As a United States Masters Swimmer in September 1981, Rutt won the National age group title in the 50 and 100 backstroke events. She placed fourth in the 50 breaststroke and sixth in both the 100 and 200 breaststroke.

Leas studied for her Doctorate in Sport Pedagogy at the University of Pittsburgh beginning in August 1987, and completed the degree in 1992. She served on the Olympic International Committee for U.S. Swimming and was instrumental in the selection of the coaching staff for the 1984 Olympics.

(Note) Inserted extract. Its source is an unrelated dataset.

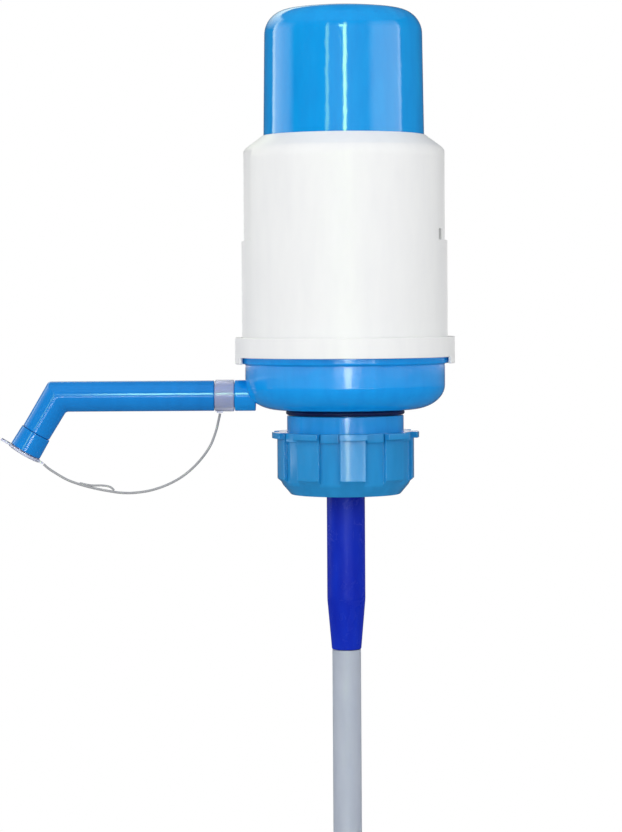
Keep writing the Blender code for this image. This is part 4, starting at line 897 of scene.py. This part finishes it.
# %% Strap ring with its lug
def small_block(low, high, radius):
    """A box between two corners in millimetres, with its edges rounded."""
    made = bmesh.new()
    bmesh.ops.create_cube(made, size=1)
    low, high = Vector(low) * MM, Vector(high) * MM
    bmesh.ops.scale(made, vec=high - low, verts=made.verts)
    bmesh.ops.translate(made, vec=(low + high) / 2, verts=made.verts)
    soften(made, made.edges, radius)
    return made


strap = turned([(6.1, 53.3), (7.6, 53.3, 0.5), (7.6, 62.6, 0.5), (6.1, 62.6)], steps=96)
bmesh.ops.transform(strap, matrix=along_minus_x, verts=strap.verts)
lug = small_block((-61.78, -1.2, SPOUT_HEIGHT - 8.3), (-58.78, 1.2, SPOUT_HEIGHT - 7.0), 0.3)
finished("strap_ring_band", merged([strap, lug]), CLEAR_PVC, "spout", ["strap_ring"])

# %% Stopper with its tab and lug
stopper = turned(
    [(0, 32.0), (8.4, 32.0, 0.5), (8.4, 30.5, 0.4), (5.1, 30.5), (5.1, 25.6, 0.4), (3.9, 25.6)]
    + [(3.9, 30.5), (0, 30.5)],
    steps=96,
)
tab = small_block((6.8, -2.5, 30.8), (13.0, 2.5, 31.7), 0.3)
cap_lug = small_block((-10.4, -1.2, 30.8), (-6.8, 1.2, 31.7), 0.3)
whole = merged([stopper, tab, cap_lug])
bmesh.ops.transform(whole, matrix=on_the_arm, verts=whole.verts)
finished("spout_stopper", whole, CLEAR_PVC, "spout_cap", ["spout_cap"])

# %% [markdown]
# ## Riser sleeve, dip tubes and couplers
# Below the collar hangs the way up for the water: a deep blue sleeve that tapers to a milky
# tube in three lengths, joined by couplers. The lowest tube has notches in its foot, so that
# it can stand on the jug's floor and still draw water.

# %% Riser sleeve
riser = turned(
    [
        (4.9, 12.0),
        (9.2, 12.0, 0.5),
        (9.2, -73.6, 1.2),
        (7.1, -97.6, 0.3),
        (5.1, -97.6),
        (5.1, -111.0, 0.3),
        (3.6, -111.0, 0.3),
        (3.6, -97.6),
        (6.6, -73.6),
        (6.6, -12.9),
        (3.2, -6.3),
        (4.9, -6.3),
    ],
    steps=96,
)
finished("riser_tube", riser, DEEP_BLUE_PP, "pump_body", ["riser_sleeve"])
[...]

Rebecca married Philadelphia native Don Leas, a former diver for Michigan State, and the diving coach at Clarion from 1966 to 1990.

===Honors===
Lease was inducted into the Clarion University Hall of Fame in 1996, and her alma mater's West Chester University's Hall of Fame the prior year in 1995. She was a Division II Coach of the year in 1980, 1981, and 1984. In 1991, she was elected to NCAA Division II's All-Decade team coaching staff, along with her husband Don who coached Clarion Diving for 24 years. She received a Lifetime Achievement Award from the Greater Pittsburgh Chamber of Commerce in 1990. In her honor, she and Milissa Steiner Bauer, a Clarion University swimmer and graduate, created the Dr. Rebecca Rutt Leas Women's Swimming Scholarship at Clarion in January, 2007. As a distinctive honor, in 2022 Becky Leas and her dive coach husband Don were voted to the College Swimming Coaches Association of America (CSCAA) 100 Greatest Swimming & Diving Coaches list.